LA COMPETIZIONE È LA DIFFUSIONE DELLA GUERRA CON ALTRI MEZZI
di ROSSANO FERRAZZANO
La competizione è la dimensione microeconomica del principio di von Klausweitz secondo cui la politica è la prosecuzione della guerra con altri mezzi. La competizione è la diffusione della guerra con altri mezzi.
Come in guerra, a chi vuole competere con qualche speranza di sopravvivere, viene richiesto ed imposto di essere un valente combattente, quindi di addestrarsi con durezza e severità, sia sul piano materiale sia su quello morale. Il che, in guerra e in politica, va benissimo. Anzi, è l’unico possibile.
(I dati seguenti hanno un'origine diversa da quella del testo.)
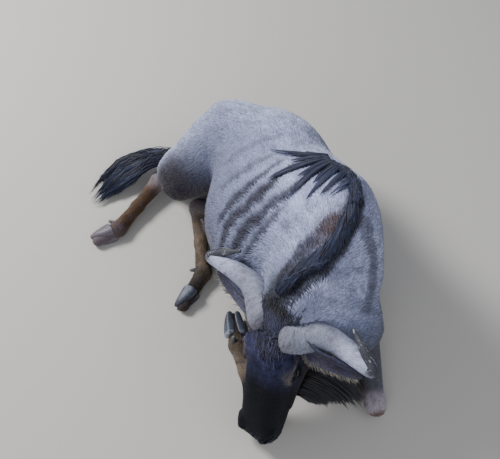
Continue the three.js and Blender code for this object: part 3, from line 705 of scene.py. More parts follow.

Il problema viene quando questo viene chiesto anche nell’economia, cioè nella vita quotidiana di tutti, perché è un principio che va bene solo per quei soggetti economici abbastanza grandi e potenti da essere giunti appunto all’orientamento strategico alla politica. Per tutti gli altri significa semplicemente essere cooptati per andare in guerra, una guerra dichiarata ad ogni altro concittadino, e ovviamente come carne da cannone.
Cioè, il mercato concepito non come strumento di gestione di alcune fasi dell’attività economica, ma come dimensione regolativa generale della società, è la radice della politica che continua poi con altri mezzi nella guerra. Dunque la progressione dell’attività sociale che continua con altri mezzi è questa: mercato-politica-guerra. Da notare che il principio competitivo si struttura gradualmente disegnando man mano spazi di non conflittualità interni sempre più marcati. Il mercato assolutizzato nella logica competitiva che hai descritto tu impone la guerra selvaggia in ogni fase ed in ogni momento che hai descritto nel post; la politica appena un filo meno quando ci sono le elezioni; la guerra in maniera più marcata essendo gli appartenenti allo stesso esercito molto collaborativi, e limitando il conflitto ai soli piani di comando.
Non è un caso che il principio ispiratore di molto pensiero liberista sia quello secondo cui la vita è bellum omnium contra omnes, l’essere umano homo homini lupus. Eccoli qui, tradotti in morale contemporanea.